Saturday, July 21, 2012

Running Men



Hollywood is famous for plagiarism, re-running successful ideas, and repeating themes, memes, tropes, motifs, images, yadda yadda yadda. Most of the time however this is a conscious, deliberate decision. Fairy tales for adults is the current dumb idea that Hollywood types keep stealing from one another.

On the other hand, some times certain scenes or themes are subsconsciously repeated, reflecting a cultural obsession, fear, realization, or whatever. Growing up watching late sixties and seventies reruns in the eighties, I noticed a lot of these themes, but one that I really liked, for erotic reasons, was the scene in which a misplaced Anglo was stripped down to what nature gave him and chased, hunted, and captured by natives, "savages," or, in the case of Sci-Fi, aliens. I'm not sure what cultural preoccupation this reflected - maybe the seemingly endless fear of white, Western society that the barbarians are at the gate, but it didn't really matter to me since my sympathies were with the natives. I wanted to be the hunter tracking down naked studs.

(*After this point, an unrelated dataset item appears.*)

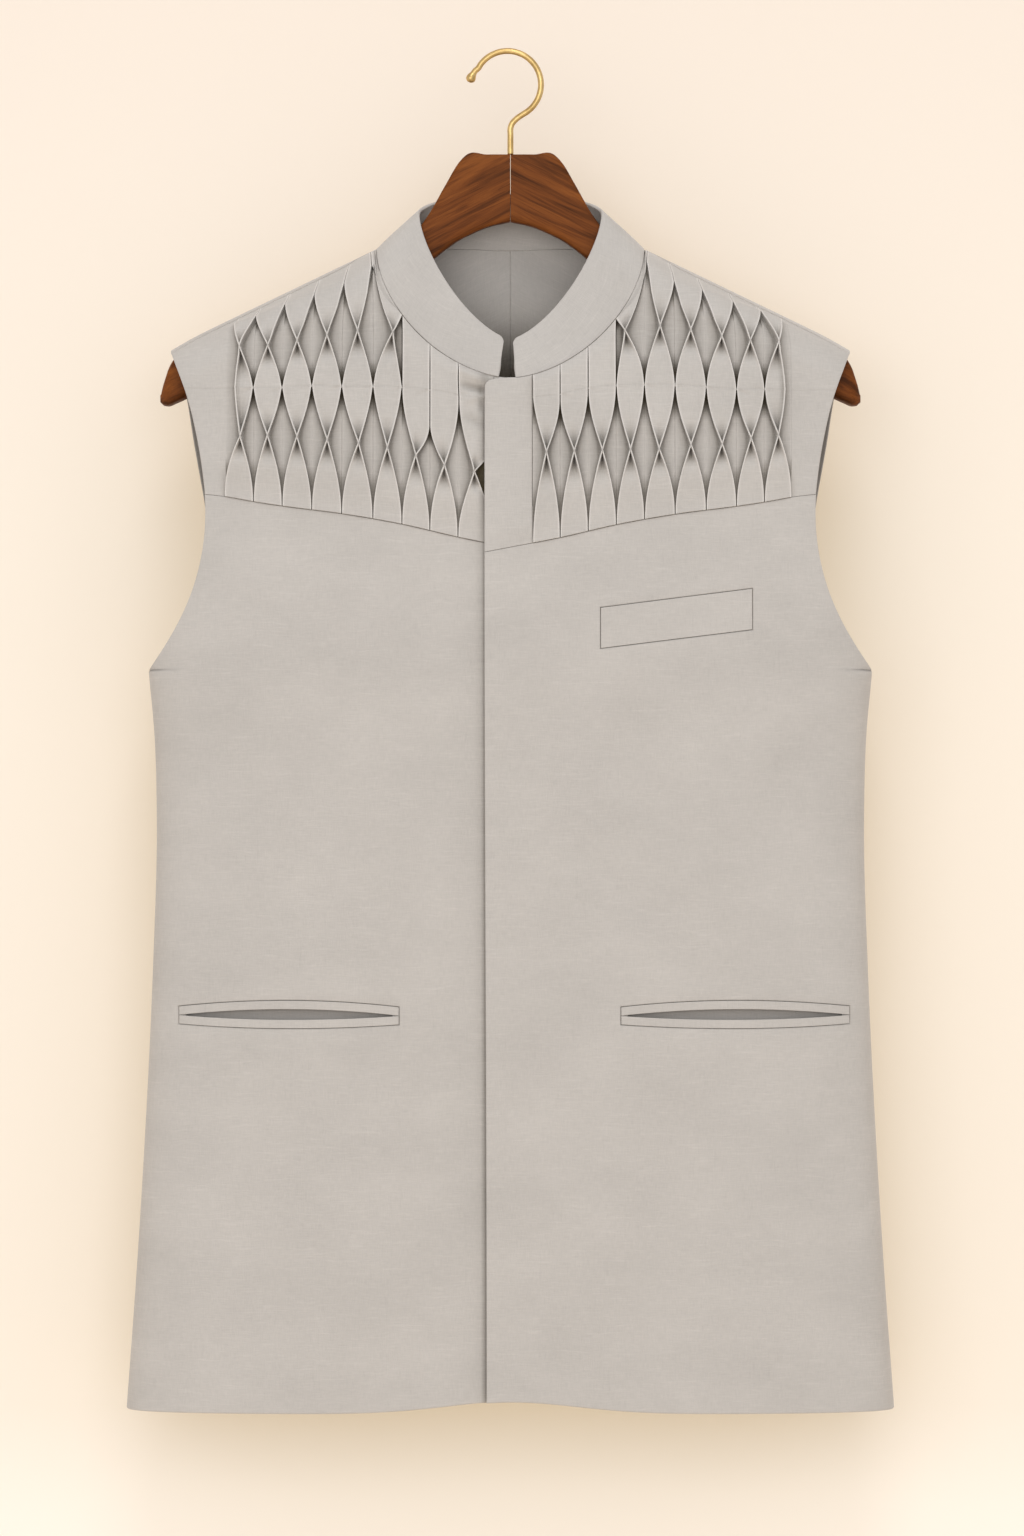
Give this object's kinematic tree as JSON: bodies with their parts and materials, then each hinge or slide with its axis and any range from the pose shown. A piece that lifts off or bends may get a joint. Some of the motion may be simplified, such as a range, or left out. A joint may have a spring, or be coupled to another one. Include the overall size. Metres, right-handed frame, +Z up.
{
  "type": "nehru jacket on hanger",
  "caption": "Sleeveless nehru jacket with band collar and diamond-smocked yoke, hanging on a wooden suit hanger with a wire hook.",
  "frame": {"origin": "under the crown of the hanger's hook, where a rail carries it", "axes": "+Z up, the jacket faces -Y, +X is the wearer's left"},
  "size_m": [0.4866, 0.1078, 0.8625],
  "materials": {
    "linen": "matte warm grey linen blend",
    "linen_inside": "matte warm grey linen blend, the inside of the pocket mouth",
    "walnut": "satin lacquered dark brown wood",
    "hook_brass": "brushed antique brass"
  },
  "bodies": {
    "root": {"front_left": "linen", "front_right": "linen", "yoke_left": "linen", "yoke_right": "linen", "button_strip": "linen", "back_left": "linen", "back_right": "linen", "collar": "linen", "chest_welt": "linen", "left_pocket_upper_lip": "linen", "left_pocket_lower_lip": "linen", "left_pocket_backing": "linen_inside", "right_pocket_upper_lip": "linen", "right_pocket_lower_lip": "linen", "right_pocket_backing": "linen_inside", "hanger_left": "walnut", "hanger_right": "walnut", "hook": "hook_brass"}
  },
  "joints": []
}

This was probably a movie theme prior to the sixties, but I first "thrilled to the hunt" with what is probably the quintessential flick in this genre, the appropriated named Naked Prey (1966). The film's tag line pretty much sums up the plot: "Stripped, turned loose like a wild beast ... a manhunt of indescribable terror and screaming suspense!" Cornel Wilde, who was 52 at the time but still trim and muscular, portrays the hunting guide for a safari party in southern Africa, whose leader insults a local tribe. The tribe retaliates by killing everyone in the party but Wilde. Instead they strip him of his clothes and send him off into the wild, to be hunted for sport by some of the tribesmen. Wilde isn't really naked but is instead wearing a tight-fitting, flesh colored maxi-speedo, but most of his well preserved body is on display the whole flick.

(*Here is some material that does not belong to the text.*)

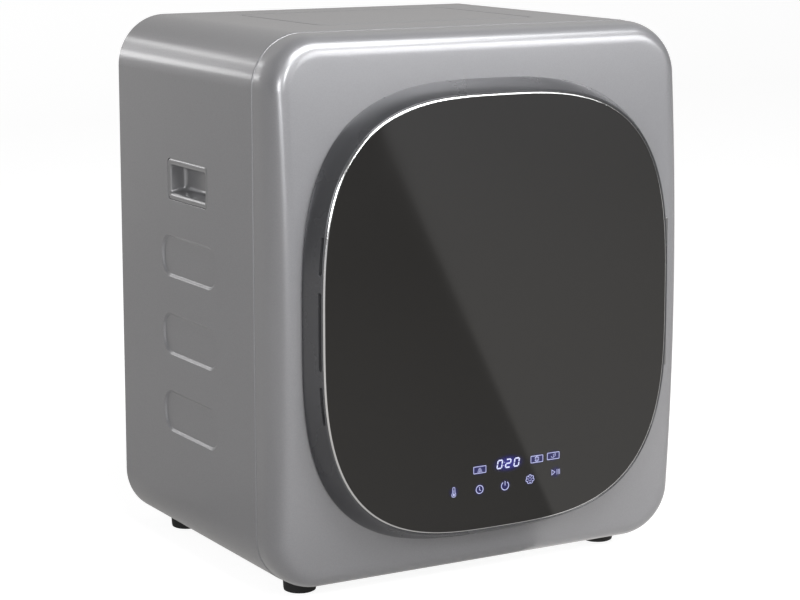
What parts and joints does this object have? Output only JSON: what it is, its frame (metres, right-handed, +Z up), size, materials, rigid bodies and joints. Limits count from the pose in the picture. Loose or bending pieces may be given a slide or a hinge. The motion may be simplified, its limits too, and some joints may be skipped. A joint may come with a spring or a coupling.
{
  "type": "vented tumble dryer",
  "caption": "Compact front-loading vented tumble dryer with a proud glass-faced door, touch panel, carry-handle pockets, drum drive and rear exhaust spigot.",
  "frame": {"origin": "on the floor under the middle of the whole machine, exhaust spigot included", "axes": "+X to the right seen from the front, +Y from the front to the back, +Z up"},
  "size_m": [0.584, 0.516, 0.69],
  "materials": {
    "silver_body": "metallic silver paint on moulded plastic",
    "silver_front": "metallic silver paint on moulded plastic",
    "silver_insert": "satin silver",
    "door_grey": "dark grey satin",
    "bright_trim": "bright",
    "black_glass": "tinted glass, printed black on the back",
    "liner_grey": "satin",
    "black_plastic": "satin",
    "dark_plastic": "satin",
    "white_plastic": "satin",
    "black_rubber": "matt",
    "felt": "felt",
    "galvanised": "zinc coated sheet steel",
    "steel": "brushed",
    "painted_steel": "grey paint",
    "bronze": "sintered bronze",
    "motor_metal": "cast and painted",
    "board_green": "circuit board",
    "red_plastic": "satin",
    "mesh": "fine woven mesh"
  },
  "bodies": {
    "cabinet": {"housing": "silver_body", "front_fascia": "silver_front", "rear_panel": "galvanised", "handle_pocket_left": "silver_insert", "handle_pocket_right": "silver_insert", "foot_front_left": "black_rubber", "foot_front_right": "black_rubber", "foot_rear_left": "black_rubber", "foot_rear_right": "black_rubber", "base_tray": "galvanised", "door_surround": "liner_grey", "door_seal": "black_rubber", "front_bulkhead": "galvanised", "drum_front_felt": "felt", "rear_bulkhead": "galvanised", "bearing_housing": "motor_metal", "shaft_bush": "bronze", "heater_duct": "galvanised", "heater_element": "steel", "thermostats": "black_plastic", "lint_duct": "dark_plastic", "blower_housing": "dark_plastic", "exhaust_plenum": "dark_plastic", "exhaust_duct": "galvanised", "exhaust_spigot": "silver_insert", "motor_body": "motor_metal", "motor_cradle": "painted_steel", "drum_belt": "black_rubber", "idler_arm": "steel", "idler_spring": "steel", "hinge_bracket": "painted_steel", "hinge_pin": "steel", "door_catch": "black_plastic", "door_switch": "dark_plastic", "power_box": "black_plastic", "cord_gland": "black_rubber", "rear_screws": "steel"},
    "door": {"door_frame": "door_grey", "door_bezel": "bright_trim", "door_glass": "black_glass", "door_liner": "liner_grey", "hinge_leaf": "painted_steel", "latch_tongue": "black_plastic", "control_tray": "black_plastic", "touch_board": "board_green"},
    "drum": {"drum_shell": "steel", "drum_back": "steel", "lifter_1": "liner_grey", "lifter_2": "liner_grey", "lifter_3": "liner_grey", "drum_shaft": "steel"},
    "motor_rotor": {"motor_shaft": "steel", "blower_wheel": "white_plastic", "motor_pulley": "steel"},
    "idler": {"idler_wheel": "white_plastic"},
    "lint_filter": {"filter_frame": "white_plastic", "filter_mesh": "mesh"},
    "switch_button": {"switch_plunger": "red_plastic"}
  },
  "joints": [
    {"name": "door_hinge", "type": "hinge", "parent": "cabinet", "child": "door", "pos_m": [0.256, -0.238, 0.345], "axis": [0, 0, 1], "range_deg": [0, 120]},
    {"name": "drum_spin", "type": "hinge", "parent": "cabinet", "child": "drum", "pos_m": [0, 0, 0.345], "axis": [0, 1, 0], "continuous": true},
    {"name": "motor_spin", "type": "hinge", "parent": "cabinet", "child": "motor_rotor", "pos_m": [0.212, 0, 0.101], "axis": [0, 1, 0], "continuous": true},
    {"name": "idler_spin", "type": "hinge", "parent": "cabinet", "child": "idler", "pos_m": [0.15, 0, 0.087], "axis": [0, 1, 0], "continuous": true},
    {"name": "filter_slide", "type": "slide", "parent": "cabinet", "child": "lint_filter", "axis": [0, 0, 1], "range_m": [0, 0.085]},
    {"name": "switch_slide", "type": "slide", "parent": "cabinet", "child": "switch_button", "axis": [0, 1, 0], "range_m": [0, 0.0025], "stiffness_N_per_m": 200, "springref_m": -0.003}
  ],
  "couplings": [
    {"joint": "motor_spin", "follows": "drum_spin", "ratio": 22.921},
    {"joint": "idler_spin", "follows": "drum_spin", "ratio": -16.987}
  ]
}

Wilde in his fleshtone Speedo.




The Naked Prey was based on the American legend of the trapper John Colter, a mountain-man guide for the Lewis and Clark. Some time after the famous Lewis and Clark expedition, Colter was captured by Blackfeet Indians and hunted in a similar fashion. The Naked Prey transfers the story to 19th-century Africa in because Wilde, who not only starred in the movie but was also its producer and director, received financial aid from the South African government.

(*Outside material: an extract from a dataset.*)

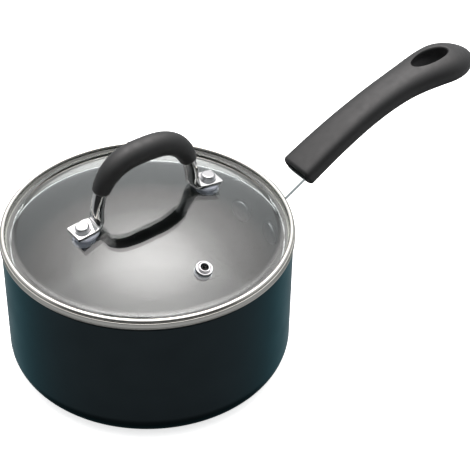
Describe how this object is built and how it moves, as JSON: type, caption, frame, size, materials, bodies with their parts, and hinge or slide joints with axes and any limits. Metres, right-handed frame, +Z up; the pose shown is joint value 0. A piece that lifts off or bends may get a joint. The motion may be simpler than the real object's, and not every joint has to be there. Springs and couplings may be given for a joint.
{
  "type": "covered saucepan",
  "caption": "Straight-sided nonstick saucepan with a riveted soft-grip long handle and a domed glass lid that lifts off by a chrome arch handle.",
  "frame": {"origin": "centre of the pan's flat base, on the surface it stands on", "axes": "+Z up along the pan's axis, +X along the long handle, +Y to its left seen from above"},
  "size_m": [0.3587, 0.1838, 0.1662],
  "materials": {
    "nonstick_aluminium": "satin black nonstick coating, inside and out, on pressed aluminium",
    "handle_steel": "satin stainless strip",
    "rivet_coated": "aluminium rivet under the pan's nonstick coating",
    "handle_nylon": "moulded black nylon",
    "grip_silicone": "fine matte charcoal silicone",
    "lid_glass": "clear tempered glass, faint green at the edge",
    "band_steel": "polished stainless sheet",
    "chrome": "bright chrome plate",
    "rivet_steel": "polished stainless",
    "clear_plastic": "clear polycarbonate washer",
    "clear_silicone": "translucent silicone washer"
  },
  "bodies": {
    "pan": {"pan_body": "nonstick_aluminium", "handle_bracket": "handle_steel", "pan_rivet_left": "rivet_coated", "pan_rivet_right": "rivet_coated", "handle_core": "handle_nylon", "handle_grip": "grip_silicone"},
    "lid": {"lid_glass": "lid_glass", "lid_rim_band": "band_steel", "lid_handle_arch": "chrome", "lid_handle_sleeve": "grip_silicone", "lid_rivet_left": "rivet_steel", "lid_rivet_right": "rivet_steel", "lid_spacer_left": "clear_plastic", "lid_spacer_right": "clear_plastic", "lid_gasket_left": "clear_silicone", "lid_gasket_right": "clear_silicone", "lid_washer_left": "rivet_steel", "lid_washer_right": "rivet_steel", "vent_eyelet": "rivet_steel", "vent_gasket": "clear_silicone", "vent_washer": "rivet_steel"}
  },
  "joints": [
    {"name": "lid_lift", "type": "slide", "parent": "pan", "child": "lid", "axis": [0, 0, 1], "range_m": [0, 0.12]}
  ]
}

Naked Prey was based on the story of John Colter, an early 19th century guide who was pursued by Native American. The story was set in Africa because the production received funding from the South African government.

Two years later, Charlton Heston would be hunted in a similar fashion - but this time in the future not the past and by talking apes not African warriors in The Planet of the Apes (1968).

The hunky Heston, and his handsome and well-built fellow astronauts Robert Gunner and Jeff Burton, stranded on what they think is a barren planet, are so excited to find a watering hole that they immediately strip and dive into the pond. While they're swimming, mysterious hands are stealing their clothes and equipment. The men notice and pursue the cavemen thieves, finding their shredded clothes and ruined gear just in time to be caught up in the pursuit of these primitive people by the superior species on the planet - apes. Of course Heston is caught and later stripped and tied up and tormented by the apes, so his naked butt is frequently seen, and his hairy chest is pretty much on display the whole movie. The movie's pretty liberal with the nudity - Gunner, Burton, and Heston all bare their asses, and there's even a glimpse of Heston's dick - but for some reason they felt obliged to clothe the men in the same kind of maxi-Speedo worn by Wilde in Naked Prey during their run-through-the-jungle scene.

The cast of Planet of the Apes in their fleshtone Speedos, not unlike the one worn by Wilde in Naked Prey. Heston's fellow astronauts, Gunner and Burton, were cast late and wore fake beards.






































No such modesty was deployed in A Man Called Horse (1970), in which Richard Harris plays an English aristocrat on a hunt in America who is captured by Sioux. He is abused and ridiculed by his captors, but he eventually learns their language and ways, gains their respect, and ultimately becomes their leader. But in the beginning of the movie he is caught while bathing in a nearby river and chased down like an animal - and he's as naked as one throughout. The Sioux name him "Horse" because they treat him like a beast of burden, but when you see Harris's long schlong flopping around as he runs, you have to wonder if they didn't also have another equestrian point of comparison in mind when they named him.